What Is an Intercompany Invoice?

An intercompany invoice is a document that details a transaction between two units, divisions, or subsidiaries within the same parent company.

An invoice is a document generated by a business that provides a product or service to a customer. It provides the details of the transaction so the customer can have a record to support payment for the services or goods received.

Many businesses have units, subsidiaries, divisions, and/or franchises that conduct transactions with each other or with the parent company. These transactions need to be documented just like any transaction conducted with an outside customer.

Intercompany accounting is the process of documenting and recording these transactions. It is an important process for businesses that have subsidiary units that conduct business with each other. A transaction can only be considered profitable if it is conducted with an outside customer, so intercompany accounting ensures that all intercompany transactions are properly recorded. An intercompany invoice is the first step in that process.

How Is an Intercompany Invoice Prepared?

An intercompany invoice will contain all of the vital information related to the transaction, including:

  • The name of the entity or unit providing the good or service

  • The recipient of the good or service

  • The good or service provided

  • The date on which it was provided

  • The quantity or amount that was provided

  • The value of the resource that was exchanged

Intercompany transactions can include a number of different kinds of financial activity. Related units can buy and sell goods or services, just like they do with outside customers.
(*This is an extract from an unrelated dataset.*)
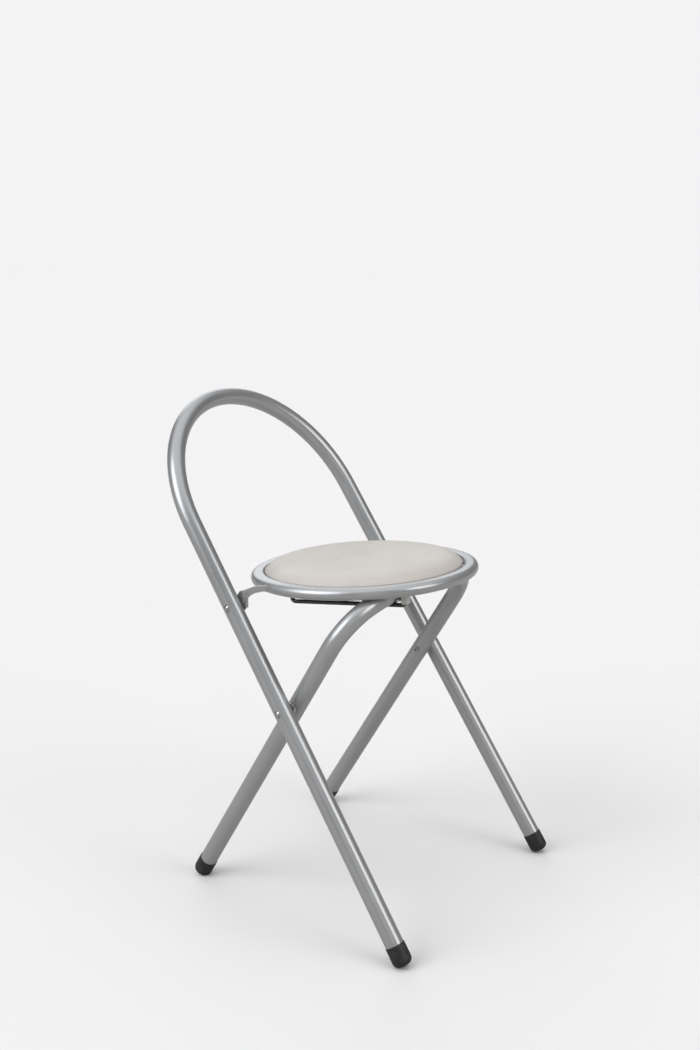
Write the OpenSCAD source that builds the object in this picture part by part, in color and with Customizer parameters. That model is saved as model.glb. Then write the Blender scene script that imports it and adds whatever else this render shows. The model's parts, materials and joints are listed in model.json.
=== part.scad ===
// Folding chair with a round padded seat: a bent-tube hoop that is the backrest and the front legs,
// a second bent tube that is the rear legs, and a seat ring that rides on the second tube.
// Millimetres. +Z is up, the front is -Y, and the sitter's right is -X.
// The origin is on the floor, below the middle of the open chair.

/* [Tubes] */
// Outside diameter of both bent tubes
tube_d = 25; // [22:0.5:28]
// Wall of the bent tubes
tube_wall = 1.4; // [1.2:0.1:2]
// Height of the seat ring's flattened tube
ring_tube_h = 16.2; // [14:0.1:18]
// Width of the seat ring's flattened tube
ring_tube_w = 18.6; // [17:0.1:22]
// Wall of the seat ring's tube
ring_wall = 1.2; // [1:0.1:1.6]

/* [Back hoop and front legs] */
// Height of the crossing pivot above the floor
pivot_z = 300.6; // [290:0.1:310]
// Lean of the hoop from upright, top to the rear
hoop_lean = 33.6; // [31:0.1:35]
// Half of the hoop's width at the pivot, to the tube's centre
hoop_half = 187.3; // [185:0.1:195]
// Splay of each front leg, feet outwards
hoop_splay = 0.92; // [0:0.01:2]
// Pivot to the top of the hoop, along the hoop
hoop_top = 464; // [440:1:500]

/* [Rear legs] */
// Lean of the rear leg frame from upright, top to the front
leg_lean = 31.7; // [30:0.1:34]
// Half of the leg frame's width at the pivot, to the tube's centre
leg_half = 156.5; // [150:0.1:158]
// Toe-in of each rear leg, feet inwards
leg_toe = 0.5; // [0:0.01:1]
// Pivot to the top of the leg frame's arch, along the legs
leg_top = 186; // [180:0.5:187]
// Bend radius of the arch's two corners, to the tube's centre
corner_r = 66; // [60:1:72]
// Slope of the arch where a corner meets its long shallow top
corner_slope = 19.3; // [15:0.1:22]

/* [Seat] */
// Radius of the seat ring, to the tube's centre
ring_r = 151.6; // [148:0.1:154]
// Height of the seat ring's centre
seat_z = 457.1; // [455:0.1:460]
// The seat ring's centre ahead of the pivot
seat_ahead = 1.7; // [0:0.1:3]
// Slope of the seat, rear edge lower
seat_tilt = 3.6; // [2:0.05:5]
// Seat hinge to the crossing pivot, along the hoop
hinge_up = 156; // [155:0.5:157]
// Radius of the seat pad
pad_r = 140.4; // [136:0.1:141]
// The pad's middle behind the ring's
pad_back = 1.6; // [0:0.1:1.8]
// Height of the pad's crown above its rim
pad_crown = 14; // [12:0.5:18]

/* [Folding] */
// Turn of the leg frame from open to folded
fold_turn = 65.3; // [60:0.1:65.3]
// Turn of the seat from open to folded
seat_turn = 117.54; // [110:0.01:118]

/* [Fittings] */
// Outside diameter of the foot caps
foot_d = 26.6; // [26:0.1:28]
// Length of the foot caps
foot_len = 29; // [24:1:36]
// Shank diameter of the rivets
rivet_d = 6; // [5:0.5:7]
// Diameter of the guide rods
rod_d = 6; // [4:0.5:6]
// Each guide rod from the middle of the chair
rod_x = 66; // [60:1:70]

/* [Hidden] */
$fn = 96;

RIGHT = -1;
LEFT = 1;

// Gaps: between pieces that move on each other, round a rivet, and between fixed neighbours
run_gap = 0.35;
bore_gap = 0.08;
seat_gap = 0.05;

tube_r = tube_d / 2;
tube_in = tube_r - tube_wall;
ring_tube_r = ring_tube_h / 2;
ring_out = ring_r + ring_tube_w / 2;
rivet_r = rivet_d / 2;
rod_r = rod_d / 2;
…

They can also exchange other resources, such as fees, inventory, cash, capital, dividends, raw materials, parts, staff, and loans. Any of these types of transactions require documentation.

How Is an Intercompany Invoice Recorded?

In the process of intercompany accounting, it is vital that both parties accurately record the transaction and that they do so in a similar manner, using the same descriptive terms and values. This ensures that the transaction can be correctly recorded and processed.

Because intercompany transactions cannot be reported as a profit, they must be eliminated—they must cancel out or equal zero, in the final accounting process. The parent business cannot have an intercompany transaction with a value greater than zero in the closing period statements.

Preparing an intercompany invoice allows all parties to the transaction to fulfill this accounting requirement. Both entities should use a standardized language to refer to the entities, divisions, or units involved, as well as the type of transaction itself. This language will be reflected in the invoice, to ensure that the transaction is properly recorded on both sides.

FAQ

Why Are Intercompany Invoices Important?

Intercompany invoices are important because all transactions must be properly recorded.

Intercompany accounting is a vital process that enables a business to maintain the same detailed journal entries for intercompany transactions as it would for all other financial activity. It allows the business to track, record, and reconcile all transactions, to avoid double entries in more than one of its subsidiaries or divisions, and to avoid artificially inflating profits or losses from intercompany transactions.

The recorded information allows the company to evaluate the full monetary value of all of its transactions, and to provide accurate financial statements. Intercompany accounting allows the business to assess all liabilities that it may incur on behalf of any of its subsidiaries, to comply with tax regulations within different jurisdictions where its subsidiaries are located, and lastly, to avoid disputes over transactions between any of its subsidiaries.

Accurate and detailed intercompany invoices support all of these objectives.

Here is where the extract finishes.